Bei den Unruhen am 14. und 15. April in der Millionenstadt Medan auf der Insel Sumatra war ein chinesischer Geschäftsmann getötet worden. 150 Fabriken und Läden im Besitz von Chinesen wurden angegriffen. Nach Berichten von Arbeiteraktivisten in Medan und Djakarta waren die Transparente mit antichinesischen Parolen während der Aufmärsche plötzlich im Stadtzentrum aufgetaucht und seien, anders als die handgeschriebenen Plakate der Arbeiter, in Druckbuchstaben ausgeführt gewesen.

Ursprünglich hatten die Demonstrationen als Protest gegen schlechte Arbeitsbedingungen begonnen. Die Arbeiter forderten die Zulassung freier Gewerkschaften, die Zahlung eines Mindestlohns von umgerechnet 1,50 US- Dollar pro Tag und eine Untersuchung des mysteriösen Todes eines Gummifabrikarbeiters namens Rusli. Die Armee ging gegen die Demonstranten gewaltsam vor. Doch scheinen Militärs schon öfter mitgemischt zu haben: Auf einem Videoband eines ersten Protestmarsches am 13. März aus Anlaß des Todes von Rusli ist ein zivil gekleideter Armeeleutnant zu sehen, der Bubarkan Soeharto! („Nieder mit Präsident Suharto!“) schreit.
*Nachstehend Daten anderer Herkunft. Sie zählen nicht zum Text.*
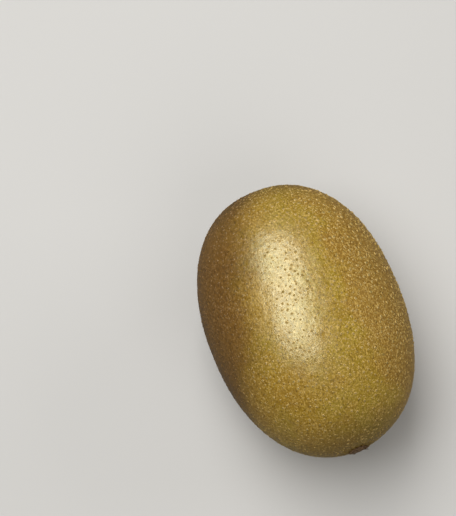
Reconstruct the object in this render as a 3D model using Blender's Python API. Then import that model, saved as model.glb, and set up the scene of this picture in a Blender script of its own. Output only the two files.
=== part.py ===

Armeegeneral Feisal Tanjung hat eine Verwicklung der Armee bestritten. Das Militär macht die vom Staat nicht anerkannte Gewerkschaft SBSI („Indonesische Gewerkschaft für prosperierende Arbeit“) für die Unruhen verantwortlich. SBSI-Führer Muchtar Pakpahan sagte dazu, seine Organisation habe die ersten Proteste organisiert, sei aber gegen jede Gewalt. Einzelpersonen oder dritte Parteien hätten die Protestversammlungen benutzt, um Chaos zu produzieren.

„Es ist normal, daß der militärische Geheimdienst bei Arbeiterprotesten sogenannte Kontrolloperationen durchführt“, sagt Maiyasyak Johan, Leiter des Kinderhilfswerks LAAI in Medan. „Damit soll das Image der Arbeiter beschädigt werden.“ Die LAAI vertritt Ruslis Ehefrau im Rechtsstreit über dessen Tod. Ihr Büro wurde am 18. April von Unbekannten verwüstet. Nach anderen Quellen wollen Militärführer den gegenwärtigen Gouverneur Nord- Sumatras, Radja Inal Sireagar, destabilisieren. Er wurde vor zwei Jahren gewählt, gegen den vom Militär favorisierten Kandidaten.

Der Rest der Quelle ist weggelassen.